• _To be done_:
Print exactly the part opening with the line containing "add('closing_thread', closingThread(), blackThread());" and closing with the line containing "imported = [obj", with both of those lines included.

• _Stored data_:
■ ■ ■

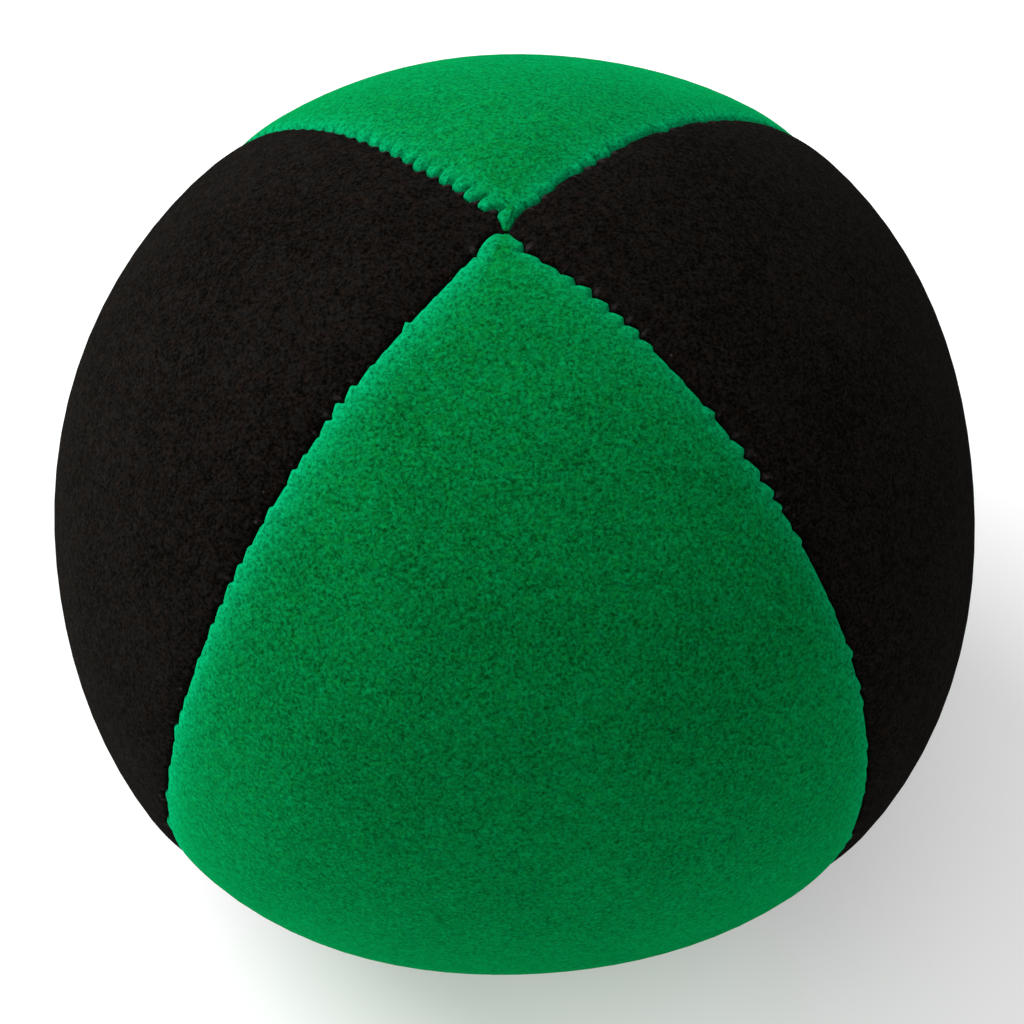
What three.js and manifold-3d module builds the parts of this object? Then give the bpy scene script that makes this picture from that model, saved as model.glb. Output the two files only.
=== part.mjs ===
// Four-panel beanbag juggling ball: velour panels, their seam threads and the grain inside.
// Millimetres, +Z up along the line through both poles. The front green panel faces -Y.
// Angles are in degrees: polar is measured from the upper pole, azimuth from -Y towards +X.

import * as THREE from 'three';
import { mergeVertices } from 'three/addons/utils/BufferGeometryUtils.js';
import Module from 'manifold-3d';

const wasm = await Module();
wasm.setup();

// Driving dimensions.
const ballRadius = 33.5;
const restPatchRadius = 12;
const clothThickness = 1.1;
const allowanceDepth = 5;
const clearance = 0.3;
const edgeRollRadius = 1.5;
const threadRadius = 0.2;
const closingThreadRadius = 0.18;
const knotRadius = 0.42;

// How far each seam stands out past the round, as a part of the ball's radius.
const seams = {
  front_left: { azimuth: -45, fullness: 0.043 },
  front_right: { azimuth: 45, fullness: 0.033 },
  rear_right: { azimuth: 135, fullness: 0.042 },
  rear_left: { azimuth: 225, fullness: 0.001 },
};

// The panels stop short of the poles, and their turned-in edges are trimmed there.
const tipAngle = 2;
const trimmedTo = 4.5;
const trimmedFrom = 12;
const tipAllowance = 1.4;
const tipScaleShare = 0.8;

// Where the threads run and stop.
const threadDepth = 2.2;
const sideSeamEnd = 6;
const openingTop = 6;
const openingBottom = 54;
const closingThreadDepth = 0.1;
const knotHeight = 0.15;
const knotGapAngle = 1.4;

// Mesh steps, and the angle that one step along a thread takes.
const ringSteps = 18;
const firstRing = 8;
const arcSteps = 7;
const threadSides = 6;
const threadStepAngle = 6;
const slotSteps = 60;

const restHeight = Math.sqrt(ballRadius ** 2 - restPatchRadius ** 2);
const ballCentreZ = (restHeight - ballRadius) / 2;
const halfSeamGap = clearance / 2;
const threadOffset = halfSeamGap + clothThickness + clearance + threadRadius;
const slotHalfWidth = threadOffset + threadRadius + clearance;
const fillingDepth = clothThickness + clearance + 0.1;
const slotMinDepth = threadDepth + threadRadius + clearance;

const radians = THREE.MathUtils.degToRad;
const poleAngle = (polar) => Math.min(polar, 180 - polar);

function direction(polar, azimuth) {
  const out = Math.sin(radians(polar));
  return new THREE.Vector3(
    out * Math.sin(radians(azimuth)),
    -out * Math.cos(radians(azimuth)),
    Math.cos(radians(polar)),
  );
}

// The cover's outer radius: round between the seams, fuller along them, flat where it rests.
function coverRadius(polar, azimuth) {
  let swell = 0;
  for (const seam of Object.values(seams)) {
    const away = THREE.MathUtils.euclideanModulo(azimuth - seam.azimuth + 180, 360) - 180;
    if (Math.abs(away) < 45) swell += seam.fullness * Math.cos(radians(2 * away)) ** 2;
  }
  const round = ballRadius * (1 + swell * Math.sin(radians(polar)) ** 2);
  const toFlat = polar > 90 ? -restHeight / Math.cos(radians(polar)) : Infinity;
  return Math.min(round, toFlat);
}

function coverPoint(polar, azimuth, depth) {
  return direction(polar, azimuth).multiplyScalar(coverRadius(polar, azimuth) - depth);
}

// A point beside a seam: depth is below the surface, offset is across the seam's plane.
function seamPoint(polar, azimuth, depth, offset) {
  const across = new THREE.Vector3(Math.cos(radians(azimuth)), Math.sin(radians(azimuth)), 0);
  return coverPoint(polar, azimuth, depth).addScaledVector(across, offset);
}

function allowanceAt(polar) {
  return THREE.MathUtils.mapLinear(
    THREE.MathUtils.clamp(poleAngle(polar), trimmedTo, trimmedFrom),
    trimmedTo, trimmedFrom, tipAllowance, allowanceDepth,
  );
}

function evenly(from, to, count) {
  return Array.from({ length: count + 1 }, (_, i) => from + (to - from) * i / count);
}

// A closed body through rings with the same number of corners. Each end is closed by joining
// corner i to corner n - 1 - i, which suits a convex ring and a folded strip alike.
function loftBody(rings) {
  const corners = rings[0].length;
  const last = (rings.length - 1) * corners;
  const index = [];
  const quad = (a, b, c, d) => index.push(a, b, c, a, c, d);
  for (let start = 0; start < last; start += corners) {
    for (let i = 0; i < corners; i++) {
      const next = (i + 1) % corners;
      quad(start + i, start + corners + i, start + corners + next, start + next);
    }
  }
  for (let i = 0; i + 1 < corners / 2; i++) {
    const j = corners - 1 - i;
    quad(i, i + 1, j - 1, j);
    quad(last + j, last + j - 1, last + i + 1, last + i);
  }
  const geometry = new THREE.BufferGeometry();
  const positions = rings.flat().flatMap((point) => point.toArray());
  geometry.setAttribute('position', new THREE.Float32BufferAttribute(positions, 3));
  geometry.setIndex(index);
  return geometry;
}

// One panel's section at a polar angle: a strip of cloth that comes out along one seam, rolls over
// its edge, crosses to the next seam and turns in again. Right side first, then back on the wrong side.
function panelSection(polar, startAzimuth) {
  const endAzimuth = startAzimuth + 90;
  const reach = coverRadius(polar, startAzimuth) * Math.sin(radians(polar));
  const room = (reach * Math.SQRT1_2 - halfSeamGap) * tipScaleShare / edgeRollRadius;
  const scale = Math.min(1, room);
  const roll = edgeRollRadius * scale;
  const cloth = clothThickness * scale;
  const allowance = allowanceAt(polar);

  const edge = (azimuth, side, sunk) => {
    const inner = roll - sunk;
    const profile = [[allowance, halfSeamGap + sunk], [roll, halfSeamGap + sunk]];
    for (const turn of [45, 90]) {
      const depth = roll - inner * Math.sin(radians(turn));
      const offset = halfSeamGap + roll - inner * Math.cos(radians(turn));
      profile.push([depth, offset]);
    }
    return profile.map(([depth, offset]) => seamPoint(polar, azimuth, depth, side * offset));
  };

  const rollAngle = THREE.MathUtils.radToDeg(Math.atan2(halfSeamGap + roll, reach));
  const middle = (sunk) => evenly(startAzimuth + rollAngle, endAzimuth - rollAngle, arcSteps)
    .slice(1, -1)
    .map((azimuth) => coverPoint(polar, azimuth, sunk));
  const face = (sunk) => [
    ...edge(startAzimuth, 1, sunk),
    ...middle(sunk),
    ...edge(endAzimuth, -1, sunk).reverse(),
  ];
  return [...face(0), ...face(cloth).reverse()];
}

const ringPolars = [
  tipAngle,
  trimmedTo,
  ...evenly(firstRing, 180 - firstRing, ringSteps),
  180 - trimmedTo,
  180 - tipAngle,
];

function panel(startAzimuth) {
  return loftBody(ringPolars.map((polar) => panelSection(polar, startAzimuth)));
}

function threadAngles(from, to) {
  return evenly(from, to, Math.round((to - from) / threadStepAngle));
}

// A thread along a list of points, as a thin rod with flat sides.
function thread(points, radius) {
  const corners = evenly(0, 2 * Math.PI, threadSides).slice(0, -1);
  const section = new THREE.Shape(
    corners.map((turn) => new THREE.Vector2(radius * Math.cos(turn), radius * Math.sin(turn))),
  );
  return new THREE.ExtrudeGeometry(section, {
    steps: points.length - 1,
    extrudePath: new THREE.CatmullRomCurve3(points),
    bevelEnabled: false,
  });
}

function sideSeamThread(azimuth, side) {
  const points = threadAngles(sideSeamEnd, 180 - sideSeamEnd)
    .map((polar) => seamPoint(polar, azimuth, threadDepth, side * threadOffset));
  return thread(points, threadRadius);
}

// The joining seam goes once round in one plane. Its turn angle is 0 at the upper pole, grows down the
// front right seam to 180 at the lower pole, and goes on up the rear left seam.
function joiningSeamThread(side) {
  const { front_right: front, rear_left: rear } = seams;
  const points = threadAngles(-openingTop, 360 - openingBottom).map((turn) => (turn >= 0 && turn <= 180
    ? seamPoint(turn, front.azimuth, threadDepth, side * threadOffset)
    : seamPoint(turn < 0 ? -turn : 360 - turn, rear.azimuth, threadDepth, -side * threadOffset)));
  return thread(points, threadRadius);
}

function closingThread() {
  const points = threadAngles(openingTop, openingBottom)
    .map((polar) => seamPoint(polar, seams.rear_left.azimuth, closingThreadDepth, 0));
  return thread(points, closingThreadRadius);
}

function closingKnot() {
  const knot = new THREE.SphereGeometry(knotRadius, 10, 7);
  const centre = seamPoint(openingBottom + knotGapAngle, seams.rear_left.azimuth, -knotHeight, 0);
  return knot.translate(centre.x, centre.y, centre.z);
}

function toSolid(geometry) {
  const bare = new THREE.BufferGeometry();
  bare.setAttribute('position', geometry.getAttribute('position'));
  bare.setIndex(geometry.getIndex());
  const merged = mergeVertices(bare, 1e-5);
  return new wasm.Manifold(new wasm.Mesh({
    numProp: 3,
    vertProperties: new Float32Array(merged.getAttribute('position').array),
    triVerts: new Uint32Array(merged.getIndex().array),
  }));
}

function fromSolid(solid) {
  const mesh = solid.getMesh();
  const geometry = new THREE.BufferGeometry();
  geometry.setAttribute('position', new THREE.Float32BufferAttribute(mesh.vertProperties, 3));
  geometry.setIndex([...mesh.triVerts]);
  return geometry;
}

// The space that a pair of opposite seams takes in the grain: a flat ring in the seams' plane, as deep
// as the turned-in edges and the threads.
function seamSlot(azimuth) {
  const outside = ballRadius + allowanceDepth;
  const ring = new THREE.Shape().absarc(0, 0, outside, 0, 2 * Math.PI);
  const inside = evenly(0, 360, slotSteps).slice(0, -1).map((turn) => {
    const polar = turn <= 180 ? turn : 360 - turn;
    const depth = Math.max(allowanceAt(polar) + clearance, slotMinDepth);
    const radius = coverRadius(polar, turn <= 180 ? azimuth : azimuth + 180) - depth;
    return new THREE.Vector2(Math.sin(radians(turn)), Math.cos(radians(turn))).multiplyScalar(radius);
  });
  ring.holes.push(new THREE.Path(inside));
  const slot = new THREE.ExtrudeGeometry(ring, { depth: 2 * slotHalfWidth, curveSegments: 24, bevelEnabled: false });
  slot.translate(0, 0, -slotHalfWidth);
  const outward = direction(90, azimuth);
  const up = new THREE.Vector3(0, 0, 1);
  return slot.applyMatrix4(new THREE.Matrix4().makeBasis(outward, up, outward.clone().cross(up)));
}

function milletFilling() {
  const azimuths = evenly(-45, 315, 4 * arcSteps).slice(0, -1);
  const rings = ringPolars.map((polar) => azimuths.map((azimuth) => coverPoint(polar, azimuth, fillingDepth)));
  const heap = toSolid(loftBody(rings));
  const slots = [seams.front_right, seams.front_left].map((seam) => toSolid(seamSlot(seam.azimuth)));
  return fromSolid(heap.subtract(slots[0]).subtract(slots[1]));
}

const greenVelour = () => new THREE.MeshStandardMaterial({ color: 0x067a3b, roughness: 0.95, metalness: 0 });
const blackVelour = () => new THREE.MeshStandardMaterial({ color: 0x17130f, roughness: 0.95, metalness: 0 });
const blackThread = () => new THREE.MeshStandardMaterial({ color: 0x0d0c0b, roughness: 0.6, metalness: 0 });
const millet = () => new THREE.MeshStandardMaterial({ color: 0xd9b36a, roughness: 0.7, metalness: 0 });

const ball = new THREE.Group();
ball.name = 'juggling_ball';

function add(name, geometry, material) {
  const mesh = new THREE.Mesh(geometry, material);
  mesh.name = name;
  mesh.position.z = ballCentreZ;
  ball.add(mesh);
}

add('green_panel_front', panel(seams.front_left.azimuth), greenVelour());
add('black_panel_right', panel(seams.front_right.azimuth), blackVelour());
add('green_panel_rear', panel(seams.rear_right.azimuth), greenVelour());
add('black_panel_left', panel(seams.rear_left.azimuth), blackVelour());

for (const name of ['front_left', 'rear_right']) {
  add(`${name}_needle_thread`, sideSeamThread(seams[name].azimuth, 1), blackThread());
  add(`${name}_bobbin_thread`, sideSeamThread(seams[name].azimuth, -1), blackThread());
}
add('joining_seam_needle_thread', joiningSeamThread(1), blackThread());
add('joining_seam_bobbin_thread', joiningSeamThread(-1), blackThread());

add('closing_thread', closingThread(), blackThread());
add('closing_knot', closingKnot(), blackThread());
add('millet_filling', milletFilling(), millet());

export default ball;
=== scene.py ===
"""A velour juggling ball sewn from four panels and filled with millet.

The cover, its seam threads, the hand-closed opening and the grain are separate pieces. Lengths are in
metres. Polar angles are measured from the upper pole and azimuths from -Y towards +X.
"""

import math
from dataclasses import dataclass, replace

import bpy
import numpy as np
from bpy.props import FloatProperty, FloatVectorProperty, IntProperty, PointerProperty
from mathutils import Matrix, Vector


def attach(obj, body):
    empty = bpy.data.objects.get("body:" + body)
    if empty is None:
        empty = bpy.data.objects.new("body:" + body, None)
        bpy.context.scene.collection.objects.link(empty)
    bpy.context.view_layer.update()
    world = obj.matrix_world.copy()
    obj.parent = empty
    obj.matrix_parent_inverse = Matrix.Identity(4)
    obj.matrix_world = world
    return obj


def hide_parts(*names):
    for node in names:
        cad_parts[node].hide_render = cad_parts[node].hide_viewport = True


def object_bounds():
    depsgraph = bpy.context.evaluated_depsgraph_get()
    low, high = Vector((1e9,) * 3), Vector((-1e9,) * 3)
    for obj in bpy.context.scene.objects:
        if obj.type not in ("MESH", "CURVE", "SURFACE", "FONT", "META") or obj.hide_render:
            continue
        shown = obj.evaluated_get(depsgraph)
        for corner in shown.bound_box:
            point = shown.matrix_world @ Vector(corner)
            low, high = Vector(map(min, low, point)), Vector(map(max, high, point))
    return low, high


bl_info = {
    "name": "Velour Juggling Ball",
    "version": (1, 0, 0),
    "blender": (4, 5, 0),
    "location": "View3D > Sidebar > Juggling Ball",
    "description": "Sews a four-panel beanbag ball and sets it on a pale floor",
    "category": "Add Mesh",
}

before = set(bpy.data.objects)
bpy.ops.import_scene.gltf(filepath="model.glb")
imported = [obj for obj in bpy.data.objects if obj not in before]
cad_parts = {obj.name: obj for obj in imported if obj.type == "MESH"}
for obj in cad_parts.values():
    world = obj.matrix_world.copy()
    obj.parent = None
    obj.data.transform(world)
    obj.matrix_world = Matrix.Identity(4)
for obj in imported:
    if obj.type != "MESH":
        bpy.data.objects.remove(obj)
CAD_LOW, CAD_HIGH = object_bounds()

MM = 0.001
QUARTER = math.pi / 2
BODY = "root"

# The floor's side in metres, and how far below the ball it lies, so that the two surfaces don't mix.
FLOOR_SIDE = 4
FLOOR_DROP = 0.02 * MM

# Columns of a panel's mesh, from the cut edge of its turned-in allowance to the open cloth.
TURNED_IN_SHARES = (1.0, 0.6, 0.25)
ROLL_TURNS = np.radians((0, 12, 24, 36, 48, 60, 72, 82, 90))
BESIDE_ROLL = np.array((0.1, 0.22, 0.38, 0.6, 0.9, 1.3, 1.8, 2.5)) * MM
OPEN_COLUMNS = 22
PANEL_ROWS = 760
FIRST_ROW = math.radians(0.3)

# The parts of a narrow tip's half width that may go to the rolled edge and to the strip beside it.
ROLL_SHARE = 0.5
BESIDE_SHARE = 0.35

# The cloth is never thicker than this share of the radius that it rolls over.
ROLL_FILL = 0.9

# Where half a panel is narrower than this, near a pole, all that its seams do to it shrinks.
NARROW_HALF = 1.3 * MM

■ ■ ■

• _Right answer_:
add('closing_thread', closingThread(), blackThread());
add('closing_knot', closingKnot(), blackThread());
add('millet_filling', milletFilling(), millet());

export default ball;
=== scene.py ===
"""A velour juggling ball sewn from four panels and filled with millet.

The cover, its seam threads, the hand-closed opening and the grain are separate pieces. Lengths are in
metres. Polar angles are measured from the upper pole and azimuths from -Y towards +X.
"""

import math
from dataclasses import dataclass, replace

import bpy
import numpy as np
from bpy.props import FloatProperty, FloatVectorProperty, IntProperty, PointerProperty
from mathutils import Matrix, Vector


def attach(obj, body):
    empty = bpy.data.objects.get("body:" + body)
    if empty is None:
        empty = bpy.data.objects.new("body:" + body, None)
        bpy.context.scene.collection.objects.link(empty)
    bpy.context.view_layer.update()
    world = obj.matrix_world.copy()
    obj.parent = empty
    obj.matrix_parent_inverse = Matrix.Identity(4)
    obj.matrix_world = world
    return obj


def hide_parts(*names):
    for node in names:
        cad_parts[node].hide_render = cad_parts[node].hide_viewport = True


def object_bounds():
    depsgraph = bpy.context.evaluated_depsgraph_get()
    low, high = Vector((1e9,) * 3), Vector((-1e9,) * 3)
    for obj in bpy.context.scene.objects:
        if obj.type not in ("MESH", "CURVE", "SURFACE", "FONT", "META") or obj.hide_render:
            continue
        shown = obj.evaluated_get(depsgraph)
        for corner in shown.bound_box:
            point = shown.matrix_world @ Vector(corner)
            low, high = Vector(map(min, low, point)), Vector(map(max, high, point))
    return low, high


bl_info = {
    "name": "Velour Juggling Ball",
    "version": (1, 0, 0),
    "blender": (4, 5, 0),
    "location": "View3D > Sidebar > Juggling Ball",
    "description": "Sews a four-panel beanbag ball and sets it on a pale floor",
    "category": "Add Mesh",
}

before = set(bpy.data.objects)
bpy.ops.import_scene.gltf(filepath="model.glb")
imported = [obj for obj in bpy.data.objects if obj not in before]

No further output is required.